ETF staking is fully managed by the fund issuer and its custodian. You never interact with smart contracts, hold liquid staking tokens, or manage wallet keys. The trade-off is slightly lower yield (due to fund fees) and less control versus DeFi protocols where you hold stETH or rETH directly.
Will staking approval affect Ethereum’s price?
Many analysts believe staking approval is a positive catalyst because it increases demand for ETH (funds must buy and hold more ETH to stake) and reduces circulating supply (staked ETH is locked). However, price movements depend on many factors beyond staking mechanics, including macro conditions, Bitcoin correlation, and regulatory developments.
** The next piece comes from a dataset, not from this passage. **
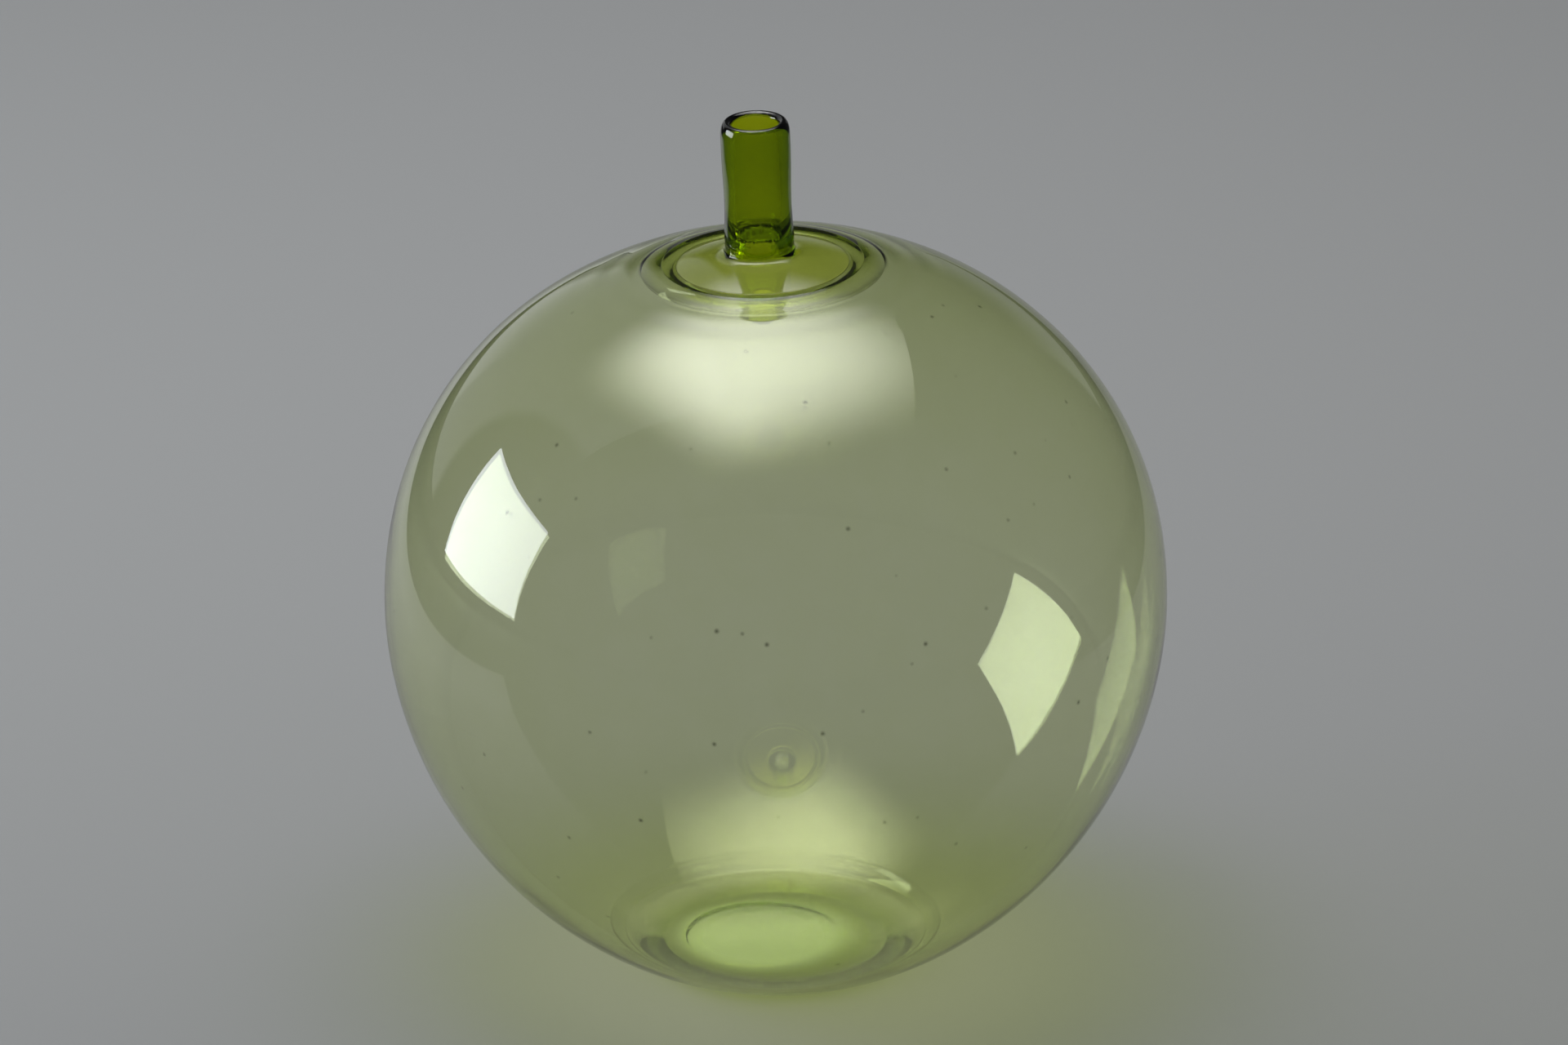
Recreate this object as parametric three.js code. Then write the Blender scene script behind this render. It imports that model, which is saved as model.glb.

Investment Disclaimer: This article is for informational purposes only and does not constitute financial, investment, or tax advice. Cryptocurrency investments carry significant risk, including the potential loss of principal. Past performance does not guarantee future results. Staking yields are variable and not guaranteed. Always conduct your own research and consult a licensed financial advisor before making investment decisions.
Sources:
– U.S. Securities and Exchange Commission (SEC) — ETF approval orders and staking guidance
– Bloomberg Intelligence — ETF flow data and market analysis
– CoinDesk — Crypto market reporting and ETF coverage
Written by Michael Torres, tech journalist covering AI, startups, and emerging technology. Published on newsgalaxy.net, April 14, 2026.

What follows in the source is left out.